Exercise —
Write out the whole of the material exactly.
═══ Data section ═══
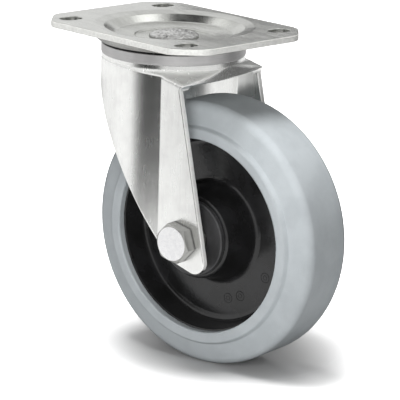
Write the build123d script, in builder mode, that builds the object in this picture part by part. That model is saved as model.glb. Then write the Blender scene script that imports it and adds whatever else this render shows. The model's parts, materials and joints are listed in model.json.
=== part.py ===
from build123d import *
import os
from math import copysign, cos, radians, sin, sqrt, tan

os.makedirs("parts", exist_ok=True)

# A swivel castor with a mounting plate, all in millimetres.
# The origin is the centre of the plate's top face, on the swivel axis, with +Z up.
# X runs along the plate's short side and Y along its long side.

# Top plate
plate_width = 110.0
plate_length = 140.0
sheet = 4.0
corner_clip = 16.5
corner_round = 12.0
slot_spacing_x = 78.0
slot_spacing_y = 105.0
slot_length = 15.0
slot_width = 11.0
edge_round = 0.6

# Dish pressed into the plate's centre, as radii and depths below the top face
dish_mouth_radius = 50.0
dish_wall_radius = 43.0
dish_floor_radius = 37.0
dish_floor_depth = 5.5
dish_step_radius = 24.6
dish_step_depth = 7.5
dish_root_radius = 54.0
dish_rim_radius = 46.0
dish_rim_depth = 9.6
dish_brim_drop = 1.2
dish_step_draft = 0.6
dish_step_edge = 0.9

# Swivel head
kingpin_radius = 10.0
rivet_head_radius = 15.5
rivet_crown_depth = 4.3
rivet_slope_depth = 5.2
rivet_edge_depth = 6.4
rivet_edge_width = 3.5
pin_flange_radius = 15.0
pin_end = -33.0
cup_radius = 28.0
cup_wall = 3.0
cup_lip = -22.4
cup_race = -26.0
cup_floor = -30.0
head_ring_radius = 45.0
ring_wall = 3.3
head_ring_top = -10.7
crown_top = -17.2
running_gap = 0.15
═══
Solved exercise —
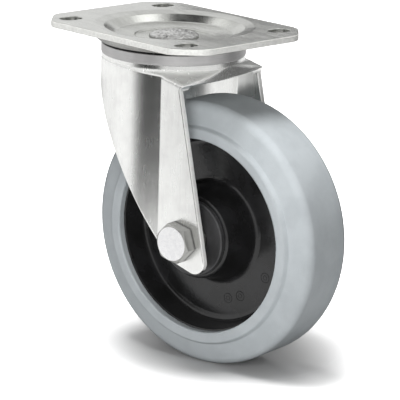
Write the build123d script, in builder mode, that builds the object in this picture part by part. That model is saved as model.glb. Then write the Blender scene script that imports it and adds whatever else this render shows. The model's parts, materials and joints are listed in model.json.
=== part.py ===
from build123d import *
import os
from math import copysign, cos, radians, sin, sqrt, tan

os.makedirs("parts", exist_ok=True)

# A swivel castor with a mounting plate, all in millimetres.
# The origin is the centre of the plate's top face, on the swivel axis, with +Z up.
# X runs along the plate's short side and Y along its long side.

# Top plate
plate_width = 110.0
plate_length = 140.0
sheet = 4.0
corner_clip = 16.5
corner_round = 12.0
slot_spacing_x = 78.0
slot_spacing_y = 105.0
slot_length = 15.0
slot_width = 11.0
edge_round = 0.6

# Dish pressed into the plate's centre, as radii and depths below the top face
dish_mouth_radius = 50.0
dish_wall_radius = 43.0
dish_floor_radius = 37.0
dish_floor_depth = 5.5
dish_step_radius = 24.6
dish_step_depth = 7.5
dish_root_radius = 54.0
dish_rim_radius = 46.0
dish_rim_depth = 9.6
dish_brim_drop = 1.2
dish_step_draft = 0.6
dish_step_edge = 0.9

# Swivel head
kingpin_radius = 10.0
rivet_head_radius = 15.5
rivet_crown_depth = 4.3
rivet_slope_depth = 5.2
rivet_edge_depth = 6.4
rivet_edge_width = 3.5
pin_flange_radius = 15.0
pin_end = -33.0
cup_radius = 28.0
cup_wall = 3.0
cup_lip = -22.4
cup_race = -26.0
cup_floor = -30.0
head_ring_radius = 45.0
ring_wall = 3.3
head_ring_top = -10.7
crown_top = -17.2
running_gap = 0.15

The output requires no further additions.